··· Data to use ···

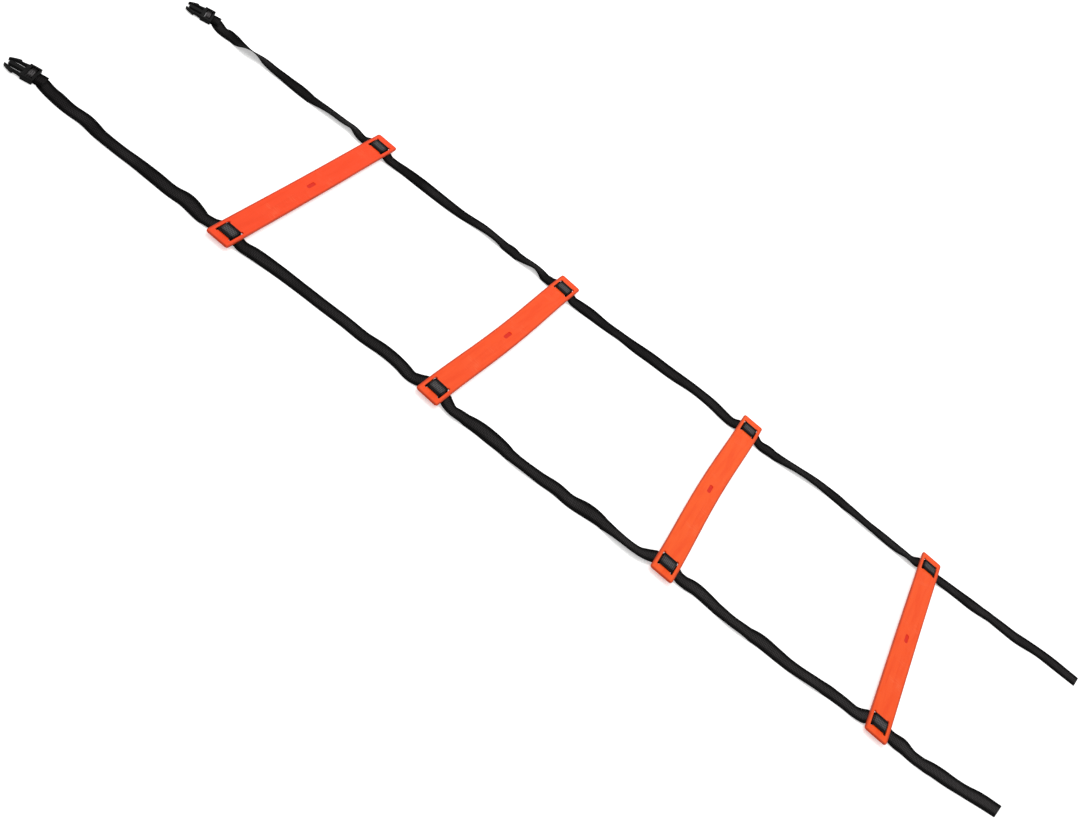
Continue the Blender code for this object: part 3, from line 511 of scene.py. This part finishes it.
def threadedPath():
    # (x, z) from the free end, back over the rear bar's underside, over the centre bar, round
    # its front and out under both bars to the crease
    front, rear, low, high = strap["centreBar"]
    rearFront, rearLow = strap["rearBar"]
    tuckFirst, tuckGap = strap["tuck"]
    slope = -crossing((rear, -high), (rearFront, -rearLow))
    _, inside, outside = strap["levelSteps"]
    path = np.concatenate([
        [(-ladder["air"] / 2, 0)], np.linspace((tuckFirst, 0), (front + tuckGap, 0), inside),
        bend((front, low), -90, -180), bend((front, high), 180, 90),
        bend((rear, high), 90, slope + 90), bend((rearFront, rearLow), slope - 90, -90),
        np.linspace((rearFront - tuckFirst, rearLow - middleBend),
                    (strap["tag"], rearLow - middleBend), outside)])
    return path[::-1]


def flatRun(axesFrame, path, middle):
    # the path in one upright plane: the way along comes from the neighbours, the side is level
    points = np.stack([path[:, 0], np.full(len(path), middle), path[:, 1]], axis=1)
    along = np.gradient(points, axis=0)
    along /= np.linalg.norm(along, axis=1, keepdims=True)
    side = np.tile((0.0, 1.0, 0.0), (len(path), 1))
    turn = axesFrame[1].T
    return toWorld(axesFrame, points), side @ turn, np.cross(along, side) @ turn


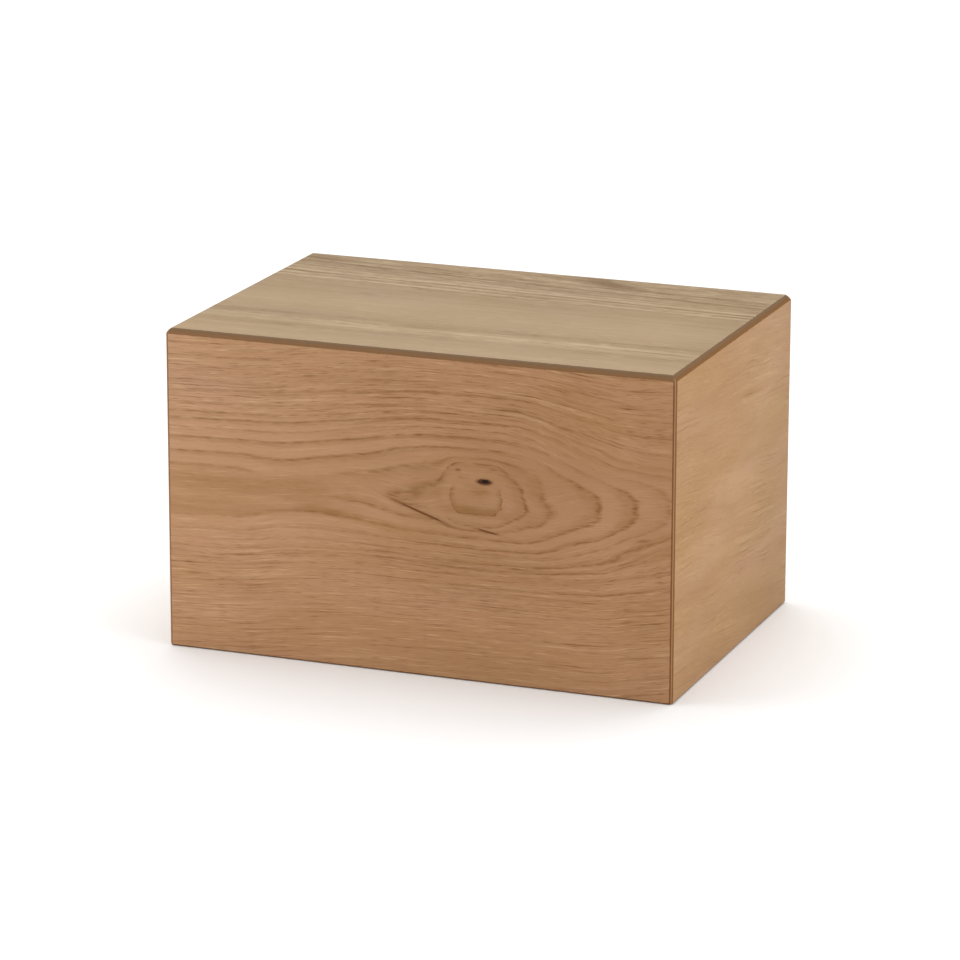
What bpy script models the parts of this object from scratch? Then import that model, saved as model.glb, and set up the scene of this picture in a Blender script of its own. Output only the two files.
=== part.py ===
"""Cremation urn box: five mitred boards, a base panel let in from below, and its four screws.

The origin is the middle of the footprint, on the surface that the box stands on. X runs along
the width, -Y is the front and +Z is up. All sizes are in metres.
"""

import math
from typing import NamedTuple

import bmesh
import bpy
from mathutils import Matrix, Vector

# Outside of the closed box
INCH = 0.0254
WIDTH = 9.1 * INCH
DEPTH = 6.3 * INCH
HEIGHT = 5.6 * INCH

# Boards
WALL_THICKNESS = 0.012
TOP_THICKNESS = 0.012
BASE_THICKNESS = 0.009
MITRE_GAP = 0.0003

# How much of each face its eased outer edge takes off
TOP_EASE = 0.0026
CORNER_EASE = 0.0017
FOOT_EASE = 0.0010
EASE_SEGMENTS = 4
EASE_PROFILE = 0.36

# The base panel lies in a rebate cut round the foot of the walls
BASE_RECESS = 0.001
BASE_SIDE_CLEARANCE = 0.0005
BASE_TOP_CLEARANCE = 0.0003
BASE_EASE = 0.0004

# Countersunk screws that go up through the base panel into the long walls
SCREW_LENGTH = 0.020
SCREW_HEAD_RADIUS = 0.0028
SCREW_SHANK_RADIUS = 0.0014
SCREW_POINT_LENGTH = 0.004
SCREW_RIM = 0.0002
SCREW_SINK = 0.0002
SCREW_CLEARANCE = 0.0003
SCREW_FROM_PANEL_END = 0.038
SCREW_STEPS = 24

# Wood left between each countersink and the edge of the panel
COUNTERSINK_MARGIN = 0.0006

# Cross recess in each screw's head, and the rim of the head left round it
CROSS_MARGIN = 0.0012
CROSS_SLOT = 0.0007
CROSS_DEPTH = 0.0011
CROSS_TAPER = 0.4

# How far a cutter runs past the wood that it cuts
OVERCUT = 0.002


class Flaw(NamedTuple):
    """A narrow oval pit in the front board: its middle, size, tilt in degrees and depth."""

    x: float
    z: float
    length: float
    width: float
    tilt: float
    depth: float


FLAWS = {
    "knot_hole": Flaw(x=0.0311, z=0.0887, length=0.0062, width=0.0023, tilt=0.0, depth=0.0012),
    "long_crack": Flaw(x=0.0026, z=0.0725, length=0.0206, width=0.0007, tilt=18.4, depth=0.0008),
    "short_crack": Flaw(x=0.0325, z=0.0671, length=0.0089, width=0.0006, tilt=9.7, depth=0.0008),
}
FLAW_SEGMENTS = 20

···

Print the complete listing again, exactly as it stands.

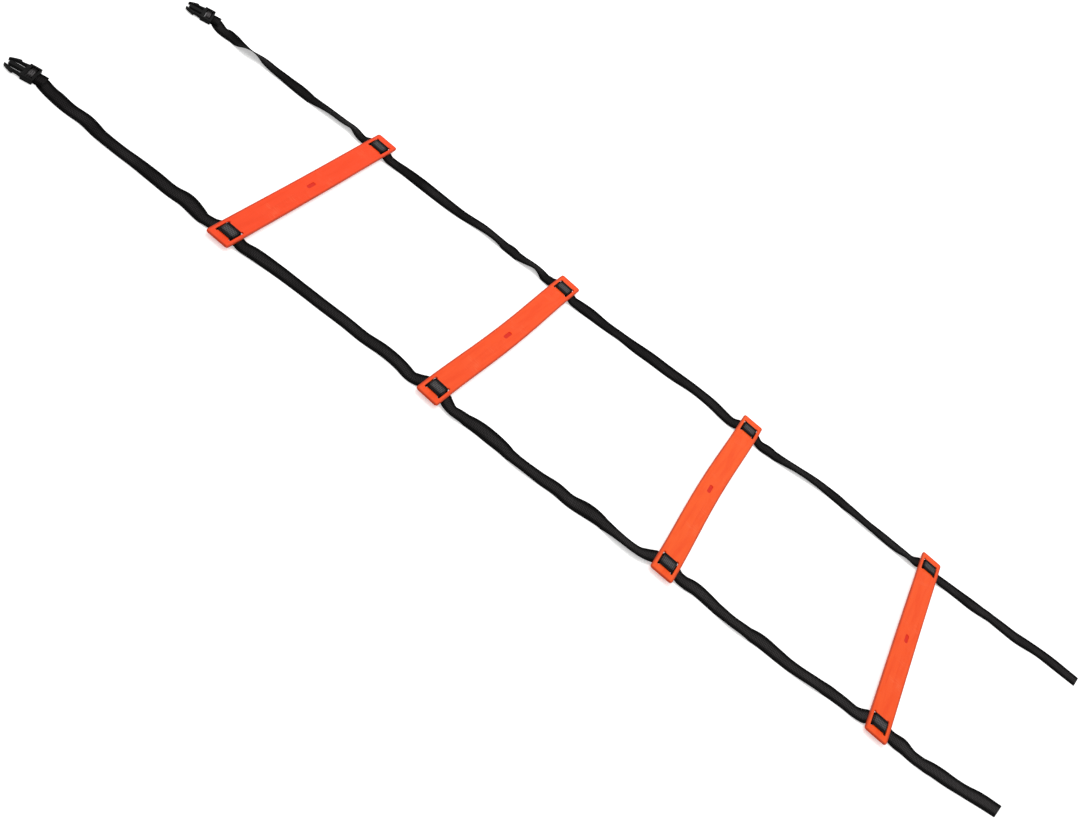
Continue the Blender code for this object: part 3, from line 511 of scene.py. This part finishes it.
def threadedPath():
    # (x, z) from the free end, back over the rear bar's underside, over the centre bar, round
    # its front and out under both bars to the crease
    front, rear, low, high = strap["centreBar"]
    rearFront, rearLow = strap["rearBar"]
    tuckFirst, tuckGap = strap["tuck"]
    slope = -crossing((rear, -high), (rearFront, -rearLow))
    _, inside, outside = strap["levelSteps"]
    path = np.concatenate([
        [(-ladder["air"] / 2, 0)], np.linspace((tuckFirst, 0), (front + tuckGap, 0), inside),
        bend((front, low), -90, -180), bend((front, high), 180, 90),
        bend((rear, high), 90, slope + 90), bend((rearFront, rearLow), slope - 90, -90),
        np.linspace((rearFront - tuckFirst, rearLow - middleBend),
                    (strap["tag"], rearLow - middleBend), outside)])
    return path[::-1]


def flatRun(axesFrame, path, middle):
    # the path in one upright plane: the way along comes from the neighbours, the side is level
    points = np.stack([path[:, 0], np.full(len(path), middle), path[:, 1]], axis=1)
    along = np.gradient(points, axis=0)
    along /= np.linalg.norm(along, axis=1, keepdims=True)
    side = np.tile((0.0, 1.0, 0.0), (len(path), 1))
    turn = axesFrame[1].T
    return toWorld(axesFrame, points), side @ turn, np.cross(along, side) @ turn


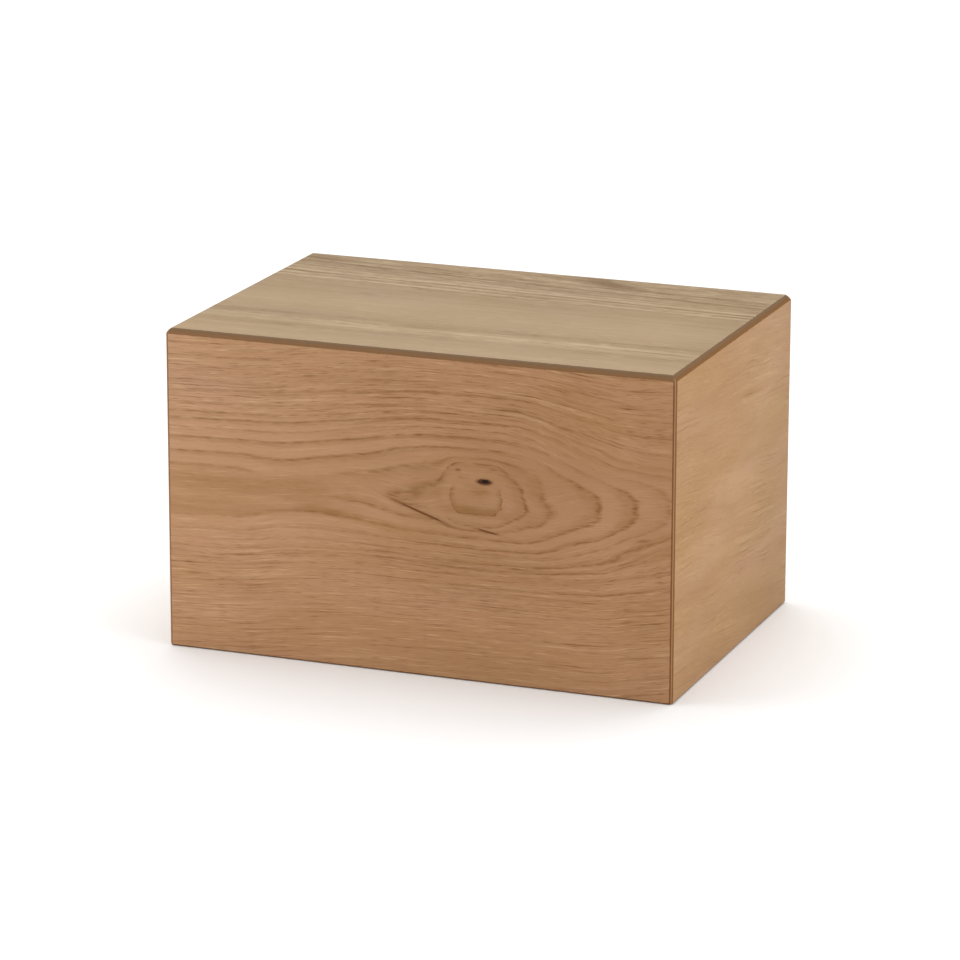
What bpy script models the parts of this object from scratch? Then import that model, saved as model.glb, and set up the scene of this picture in a Blender script of its own. Output only the two files.
=== part.py ===
"""Cremation urn box: five mitred boards, a base panel let in from below, and its four screws.

The origin is the middle of the footprint, on the surface that the box stands on. X runs along
the width, -Y is the front and +Z is up. All sizes are in metres.
"""

import math
from typing import NamedTuple

import bmesh
import bpy
from mathutils import Matrix, Vector

# Outside of the closed box
INCH = 0.0254
WIDTH = 9.1 * INCH
DEPTH = 6.3 * INCH
HEIGHT = 5.6 * INCH

# Boards
WALL_THICKNESS = 0.012
TOP_THICKNESS = 0.012
BASE_THICKNESS = 0.009
MITRE_GAP = 0.0003

# How much of each face its eased outer edge takes off
TOP_EASE = 0.0026
CORNER_EASE = 0.0017
FOOT_EASE = 0.0010
EASE_SEGMENTS = 4
EASE_PROFILE = 0.36

# The base panel lies in a rebate cut round the foot of the walls
BASE_RECESS = 0.001
BASE_SIDE_CLEARANCE = 0.0005
BASE_TOP_CLEARANCE = 0.0003
BASE_EASE = 0.0004

# Countersunk screws that go up through the base panel into the long walls
SCREW_LENGTH = 0.020
SCREW_HEAD_RADIUS = 0.0028
SCREW_SHANK_RADIUS = 0.0014
SCREW_POINT_LENGTH = 0.004
SCREW_RIM = 0.0002
SCREW_SINK = 0.0002
SCREW_CLEARANCE = 0.0003
SCREW_FROM_PANEL_END = 0.038
SCREW_STEPS = 24

# Wood left between each countersink and the edge of the panel
COUNTERSINK_MARGIN = 0.0006

# Cross recess in each screw's head, and the rim of the head left round it
CROSS_MARGIN = 0.0012
CROSS_SLOT = 0.0007
CROSS_DEPTH = 0.0011
CROSS_TAPER = 0.4

# How far a cutter runs past the wood that it cuts
OVERCUT = 0.002


class Flaw(NamedTuple):
    """A narrow oval pit in the front board: its middle, size, tilt in degrees and depth."""

    x: float
    z: float
    length: float
    width: float
    tilt: float
    depth: float


FLAWS = {
    "knot_hole": Flaw(x=0.0311, z=0.0887, length=0.0062, width=0.0023, tilt=0.0, depth=0.0012),
    "long_crack": Flaw(x=0.0026, z=0.0725, length=0.0206, width=0.0007, tilt=18.4, depth=0.0008),
    "short_crack": Flaw(x=0.0325, z=0.0671, length=0.0089, width=0.0006, tilt=9.7, depth=0.0008),
}
FLAW_SEGMENTS = 20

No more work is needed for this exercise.